Она лишь кивнула, не доверяя своему голосу. Сев в такси, она обернулась. Но Гейдж уже исчез.
В одиннадцатом часу Дебора подошла к антикварному магазину. Разумеется, он был закрыт, но она и не ожидала что-либо там найти. Она составила рапорт, в котором описала все подробности встречи с Парино. Но она не могла отказать себе в том, чтобы посмотреть на магазин.
В этой фешенебельной части города люди коротали время за обедом или наслаждались игрой. Несколько пар прошло к клубу и к ресторану. Уличные огни создавали чувство безопасности.
Она понимала, что приходить сюда было глупо. Вряд ли можно было ждать, что дверь откроется и в шкафу восемнадцатого века она обнаружит запас наркотиков.
Окно было не только темным, оно было зарешеченным и затонированным. Да и сам магазин окутывала тройная пелена секретности. Сегодня она потратила много часов, чтобы разузнать имя хозяина. Он прикрывался целой сетью корпораций. Бумажная канитель принесла одни разочарования. Пока любой путь, по которому шла Дебора, вел в тупик.
Но магазин был реальным. Завтра, самое позднее послезавтра у нее будет судебное постановление. Полиция обыщет все укромные уголки и щели «Вечного». Компромат будет конфискован. У нее будет все необходимое для предъявления обвинения в суд.

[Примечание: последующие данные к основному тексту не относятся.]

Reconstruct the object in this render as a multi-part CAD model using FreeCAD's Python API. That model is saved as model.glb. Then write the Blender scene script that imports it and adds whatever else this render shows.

Она подошла поближе к темному окну. Что-то заставило ее быстро обернуться и посмотреть на улицу у себя за спиной.
Мимо бесшумно проезжали машины. Какая-то парочка прогуливалась под ручку по противоположному тротуару. Из открытых окон машин раздавалась самая разнообразная музыка, время от времени оттеняемая гудением клаксонов и скрипом тормозов.
Все нормально, подумала Дебора. Но почему у нее возник какой-то странный зуд между лопатками? Она спокойно осматривала улицу, смежные здания, чтобы убедиться, что на нее никто не обращает внимания, но все же ее не покидало настойчивое чувство, что за ней следят.
Дебора решила, что сама на себя нагоняет страх. Конечно, неприятный осадок после той ночи в переулке остался, но она старалась не обращать на него внимания. Нельзя же прожить всю жизнь в таком страхе, чтобы бояться выходить ночью на улицу, стать настолько параноиком, чтобы заглядывать за угол прежде, чем завернуть за него. По крайней мере, для нее это было невозможно.